Friday, April 8, 2011

My first night at the French Farmhouse somewhere outside of Orange

Written on Tuesday, March 15ths... somewhere outside of Orange, France where there are lots of Vineyards.

I'm sitting in the kitchen with my Thai helpXchange host, and two middle ages English woman drinking wine after eating an amazing meal (complete with delicious, authentic thai food, followed by death by chocolate cake, followed by wine that was grown and made within 50 miles of the house). This has been my first night at my country chateau. It's beautiful! Mei and I have our own rooms – each. And our own kitchen, own bathroom... another girl from America comes tomorrow night, but still I'll have my own room. I've even been able to unpack my stuff from my bags! (sidenote: I bought a bag before I left Madrid for 15 euros. It's a duffel bag with wheels that's bright red. After only not even two weeks of traveling, it's got holes in it that are just going to get more serious.

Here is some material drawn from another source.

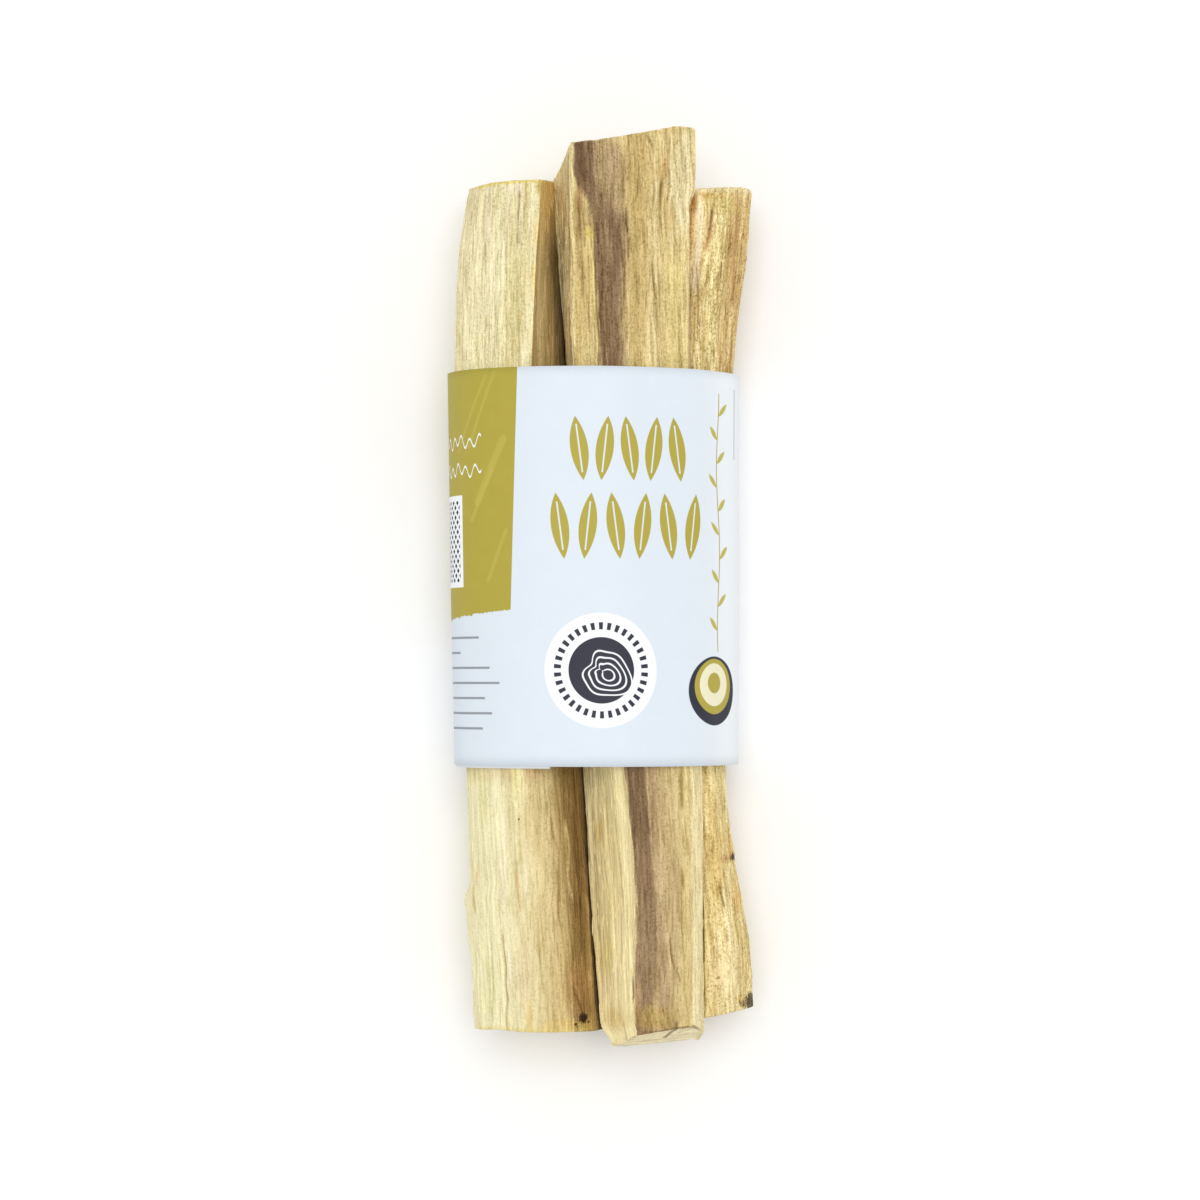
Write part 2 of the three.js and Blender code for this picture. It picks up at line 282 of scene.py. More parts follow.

Instead of investing in a new bag I think I'm going to invest in a role of quality duck tape. Oh yeah. I'm going to be a stylin' bohemian traveler I am.) Yet despite all the laughter around me, and the above expectations housing (and food!) I'm feeling a bit out of my element. Maybe it's the new surroundings. Maybe it's the different types and ages of people around me. Maybe it's because I only got 5.5 hours of sleep last night. Or maybe because i'm going to be here for ten days and I don't know what to expect... I don't know. But I find myself needing to tell myself to relax. To rest. To let go of any expectations that I had of this situation. And I didn't have any expectations! Except that I guess I thought the people already here would be younger, and instead everyone except for Mei and I are middle aged and from England. I just feel nervous i don't know why. I used to not get nervous when I through myself into new situations like this. So why am i nervous and uneasy now? Well, it's the first night. Open mind. Open expectations. Relax Becs,. Your safe, your lucky, and I just need to not take this all so seriously.